▶ _INFORMATION PROVIDED_
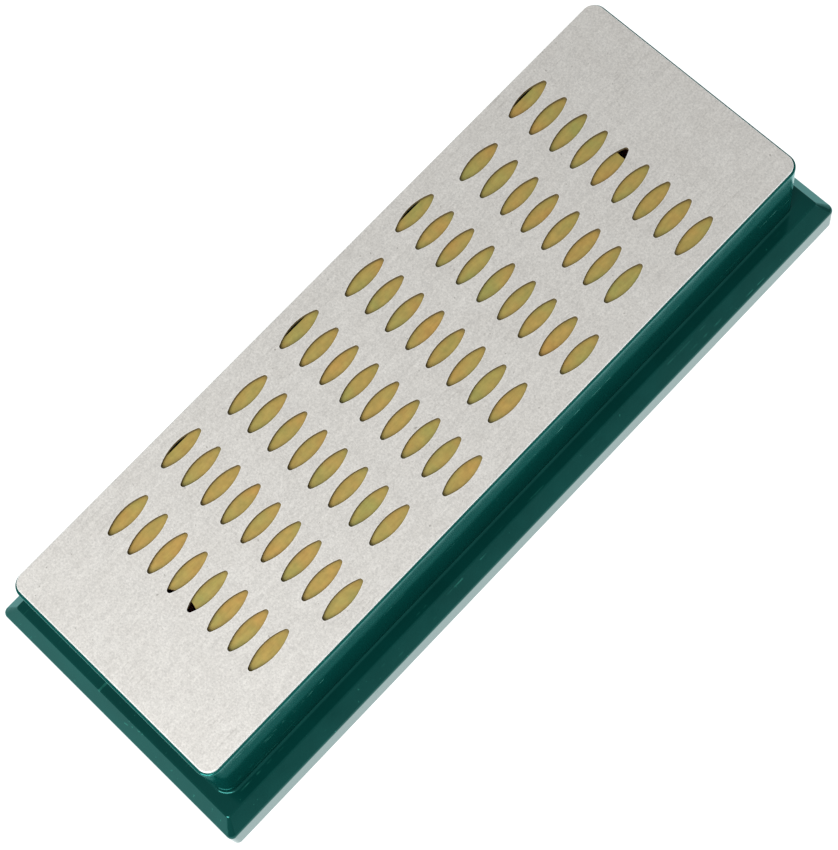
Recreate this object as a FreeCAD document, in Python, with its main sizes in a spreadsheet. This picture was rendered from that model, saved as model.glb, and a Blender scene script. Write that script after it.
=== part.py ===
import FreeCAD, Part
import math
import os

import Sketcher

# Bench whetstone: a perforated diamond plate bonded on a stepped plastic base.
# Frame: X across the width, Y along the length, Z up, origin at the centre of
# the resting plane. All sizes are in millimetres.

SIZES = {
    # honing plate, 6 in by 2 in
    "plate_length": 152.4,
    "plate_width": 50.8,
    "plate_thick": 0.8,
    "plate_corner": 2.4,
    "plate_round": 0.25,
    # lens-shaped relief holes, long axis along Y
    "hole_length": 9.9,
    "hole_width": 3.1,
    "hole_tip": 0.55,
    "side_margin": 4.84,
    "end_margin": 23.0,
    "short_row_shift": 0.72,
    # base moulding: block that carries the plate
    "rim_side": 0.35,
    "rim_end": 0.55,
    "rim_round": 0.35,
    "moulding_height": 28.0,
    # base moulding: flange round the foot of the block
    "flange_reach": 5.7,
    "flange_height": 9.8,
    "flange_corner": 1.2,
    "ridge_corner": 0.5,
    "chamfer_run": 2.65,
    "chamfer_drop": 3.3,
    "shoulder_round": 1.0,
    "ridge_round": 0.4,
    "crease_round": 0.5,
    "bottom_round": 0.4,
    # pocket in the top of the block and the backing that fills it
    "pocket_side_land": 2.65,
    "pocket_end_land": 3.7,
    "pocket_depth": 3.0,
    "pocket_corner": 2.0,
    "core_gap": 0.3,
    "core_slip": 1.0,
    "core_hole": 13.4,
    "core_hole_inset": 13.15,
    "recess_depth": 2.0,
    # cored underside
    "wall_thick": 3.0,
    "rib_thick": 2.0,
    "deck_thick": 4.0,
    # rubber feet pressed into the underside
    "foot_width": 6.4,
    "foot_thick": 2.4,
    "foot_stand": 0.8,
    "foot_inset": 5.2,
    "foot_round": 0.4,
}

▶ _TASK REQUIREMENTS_
Please output the complete data exactly.

▶ _COMPLETE ANSWER_
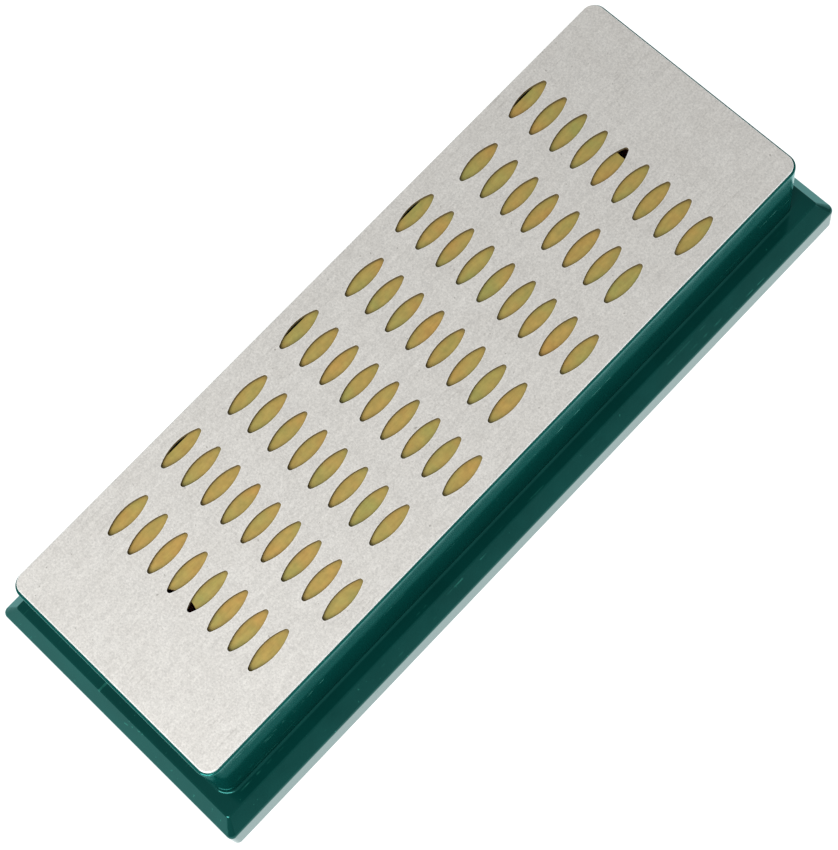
Recreate this object as a FreeCAD document, in Python, with its main sizes in a spreadsheet. This picture was rendered from that model, saved as model.glb, and a Blender scene script. Write that script after it.
=== part.py ===
import FreeCAD, Part
import math
import os

import Sketcher

# Bench whetstone: a perforated diamond plate bonded on a stepped plastic base.
# Frame: X across the width, Y along the length, Z up, origin at the centre of
# the resting plane. All sizes are in millimetres.

SIZES = {
    # honing plate, 6 in by 2 in
    "plate_length": 152.4,
    "plate_width": 50.8,
    "plate_thick": 0.8,
    "plate_corner": 2.4,
    "plate_round": 0.25,
    # lens-shaped relief holes, long axis along Y
    "hole_length": 9.9,
    "hole_width": 3.1,
    "hole_tip": 0.55,
    "side_margin": 4.84,
    "end_margin": 23.0,
    "short_row_shift": 0.72,
    # base moulding: block that carries the plate
    "rim_side": 0.35,
    "rim_end": 0.55,
    "rim_round": 0.35,
    "moulding_height": 28.0,
    # base moulding: flange round the foot of the block
    "flange_reach": 5.7,
    "flange_height": 9.8,
    "flange_corner": 1.2,
    "ridge_corner": 0.5,
    "chamfer_run": 2.65,
    "chamfer_drop": 3.3,
    "shoulder_round": 1.0,
    "ridge_round": 0.4,
    "crease_round": 0.5,
    "bottom_round": 0.4,
    # pocket in the top of the block and the backing that fills it
    "pocket_side_land": 2.65,
    "pocket_end_land": 3.7,
    "pocket_depth": 3.0,
    "pocket_corner": 2.0,
    "core_gap": 0.3,
    "core_slip": 1.0,
    "core_hole": 13.4,
    "core_hole_inset": 13.15,
    "recess_depth": 2.0,
    # cored underside
    "wall_thick": 3.0,
    "rib_thick": 2.0,
    "deck_thick": 4.0,
    # rubber feet pressed into the underside
    "foot_width": 6.4,
    "foot_thick": 2.4,
    "foot_stand": 0.8,
    "foot_inset": 5.2,
    "foot_round": 0.4,
}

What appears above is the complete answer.